Aim: Repeat the lines below exactly as written, please, from the line with "base_housing();" to the line with "record = json.load(file)", both lines included, and no others.

* Start Supplied information *

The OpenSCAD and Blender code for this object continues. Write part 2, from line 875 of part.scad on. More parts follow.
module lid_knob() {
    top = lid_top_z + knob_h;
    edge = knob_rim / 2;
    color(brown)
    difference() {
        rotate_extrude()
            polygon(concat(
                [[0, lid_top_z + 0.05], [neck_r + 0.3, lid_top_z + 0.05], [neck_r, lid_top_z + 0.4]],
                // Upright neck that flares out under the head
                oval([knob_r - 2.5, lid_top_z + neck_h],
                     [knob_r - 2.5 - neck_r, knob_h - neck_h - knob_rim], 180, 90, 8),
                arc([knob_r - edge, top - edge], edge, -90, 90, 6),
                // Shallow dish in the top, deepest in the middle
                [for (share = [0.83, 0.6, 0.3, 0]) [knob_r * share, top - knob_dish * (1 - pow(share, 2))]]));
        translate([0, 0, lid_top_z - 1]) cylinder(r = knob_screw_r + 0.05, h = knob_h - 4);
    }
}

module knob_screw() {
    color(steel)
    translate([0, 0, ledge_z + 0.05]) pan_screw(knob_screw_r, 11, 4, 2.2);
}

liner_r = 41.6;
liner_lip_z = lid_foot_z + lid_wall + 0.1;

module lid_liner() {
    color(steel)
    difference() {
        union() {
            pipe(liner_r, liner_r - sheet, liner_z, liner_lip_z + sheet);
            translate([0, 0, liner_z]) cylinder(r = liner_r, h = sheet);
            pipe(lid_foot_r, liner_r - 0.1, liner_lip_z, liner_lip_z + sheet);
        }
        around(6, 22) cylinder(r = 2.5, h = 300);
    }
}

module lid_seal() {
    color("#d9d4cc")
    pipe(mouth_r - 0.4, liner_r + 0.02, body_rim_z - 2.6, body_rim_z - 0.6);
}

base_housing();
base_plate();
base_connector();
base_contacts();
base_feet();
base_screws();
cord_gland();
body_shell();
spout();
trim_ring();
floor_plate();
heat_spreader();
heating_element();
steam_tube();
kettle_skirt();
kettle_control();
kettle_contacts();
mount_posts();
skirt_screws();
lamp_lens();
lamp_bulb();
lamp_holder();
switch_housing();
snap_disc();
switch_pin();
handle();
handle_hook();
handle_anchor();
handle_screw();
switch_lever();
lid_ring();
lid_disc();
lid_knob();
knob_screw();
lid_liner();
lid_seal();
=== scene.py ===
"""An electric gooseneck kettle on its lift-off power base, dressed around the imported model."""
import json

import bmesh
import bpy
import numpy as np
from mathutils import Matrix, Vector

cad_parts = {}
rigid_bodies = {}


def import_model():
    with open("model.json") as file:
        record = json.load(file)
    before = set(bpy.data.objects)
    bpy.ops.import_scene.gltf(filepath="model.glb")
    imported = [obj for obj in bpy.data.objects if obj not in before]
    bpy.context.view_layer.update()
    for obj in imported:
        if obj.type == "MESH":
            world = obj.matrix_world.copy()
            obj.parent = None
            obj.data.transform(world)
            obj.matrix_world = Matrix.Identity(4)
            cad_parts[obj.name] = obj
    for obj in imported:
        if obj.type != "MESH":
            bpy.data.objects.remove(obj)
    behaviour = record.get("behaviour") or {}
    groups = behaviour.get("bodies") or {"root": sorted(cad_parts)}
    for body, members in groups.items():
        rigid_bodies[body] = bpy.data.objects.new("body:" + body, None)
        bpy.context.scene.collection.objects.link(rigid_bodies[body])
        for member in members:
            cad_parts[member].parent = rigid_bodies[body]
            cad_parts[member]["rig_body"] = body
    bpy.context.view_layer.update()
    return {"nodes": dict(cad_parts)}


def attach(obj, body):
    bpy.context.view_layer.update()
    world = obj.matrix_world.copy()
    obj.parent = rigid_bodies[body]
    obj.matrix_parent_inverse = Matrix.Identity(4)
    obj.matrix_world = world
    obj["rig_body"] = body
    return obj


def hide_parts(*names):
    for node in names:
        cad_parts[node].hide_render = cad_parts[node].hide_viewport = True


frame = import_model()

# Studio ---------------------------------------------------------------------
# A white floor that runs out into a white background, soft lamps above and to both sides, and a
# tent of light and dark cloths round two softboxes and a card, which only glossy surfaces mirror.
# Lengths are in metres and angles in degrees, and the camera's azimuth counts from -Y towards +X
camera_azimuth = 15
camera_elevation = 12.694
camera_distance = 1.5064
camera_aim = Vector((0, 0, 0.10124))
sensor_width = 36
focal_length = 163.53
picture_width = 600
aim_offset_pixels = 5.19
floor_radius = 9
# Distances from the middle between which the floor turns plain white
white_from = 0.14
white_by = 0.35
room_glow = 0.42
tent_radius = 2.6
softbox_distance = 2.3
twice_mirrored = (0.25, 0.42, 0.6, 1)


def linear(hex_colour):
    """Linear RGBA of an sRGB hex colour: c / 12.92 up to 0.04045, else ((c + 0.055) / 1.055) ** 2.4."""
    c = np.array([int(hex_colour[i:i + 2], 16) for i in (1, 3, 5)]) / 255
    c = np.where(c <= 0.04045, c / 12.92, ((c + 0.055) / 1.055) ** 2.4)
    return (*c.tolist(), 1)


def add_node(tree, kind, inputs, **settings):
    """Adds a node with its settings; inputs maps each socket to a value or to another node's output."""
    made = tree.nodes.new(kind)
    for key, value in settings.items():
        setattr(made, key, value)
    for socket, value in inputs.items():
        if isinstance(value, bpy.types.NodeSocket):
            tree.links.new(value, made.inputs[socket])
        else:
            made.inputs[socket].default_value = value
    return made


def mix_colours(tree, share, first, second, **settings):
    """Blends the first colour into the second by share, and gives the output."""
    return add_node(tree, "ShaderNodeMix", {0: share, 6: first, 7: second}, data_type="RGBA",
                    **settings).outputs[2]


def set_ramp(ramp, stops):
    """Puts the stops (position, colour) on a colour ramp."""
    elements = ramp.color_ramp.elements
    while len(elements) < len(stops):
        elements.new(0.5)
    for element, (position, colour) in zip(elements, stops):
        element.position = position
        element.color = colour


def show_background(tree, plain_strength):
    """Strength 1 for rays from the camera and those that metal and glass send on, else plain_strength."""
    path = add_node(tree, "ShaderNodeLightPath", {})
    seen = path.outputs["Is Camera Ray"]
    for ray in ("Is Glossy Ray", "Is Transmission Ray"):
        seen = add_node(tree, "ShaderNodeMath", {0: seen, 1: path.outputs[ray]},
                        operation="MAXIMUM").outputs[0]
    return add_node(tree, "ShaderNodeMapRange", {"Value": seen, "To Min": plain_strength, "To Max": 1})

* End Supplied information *

Problem solution:
base_housing();
base_plate();
base_connector();
base_contacts();
base_feet();
base_screws();
cord_gland();
body_shell();
spout();
trim_ring();
floor_plate();
heat_spreader();
heating_element();
steam_tube();
kettle_skirt();
kettle_control();
kettle_contacts();
mount_posts();
skirt_screws();
lamp_lens();
lamp_bulb();
lamp_holder();
switch_housing();
snap_disc();
switch_pin();
handle();
handle_hook();
handle_anchor();
handle_screw();
switch_lever();
lid_ring();
lid_disc();
lid_knob();
knob_screw();
lid_liner();
lid_seal();
=== scene.py ===
"""An electric gooseneck kettle on its lift-off power base, dressed around the imported model."""
import json

import bmesh
import bpy
import numpy as np
from mathutils import Matrix, Vector

cad_parts = {}
rigid_bodies = {}


def import_model():
    with open("model.json") as file:
        record = json.load(file)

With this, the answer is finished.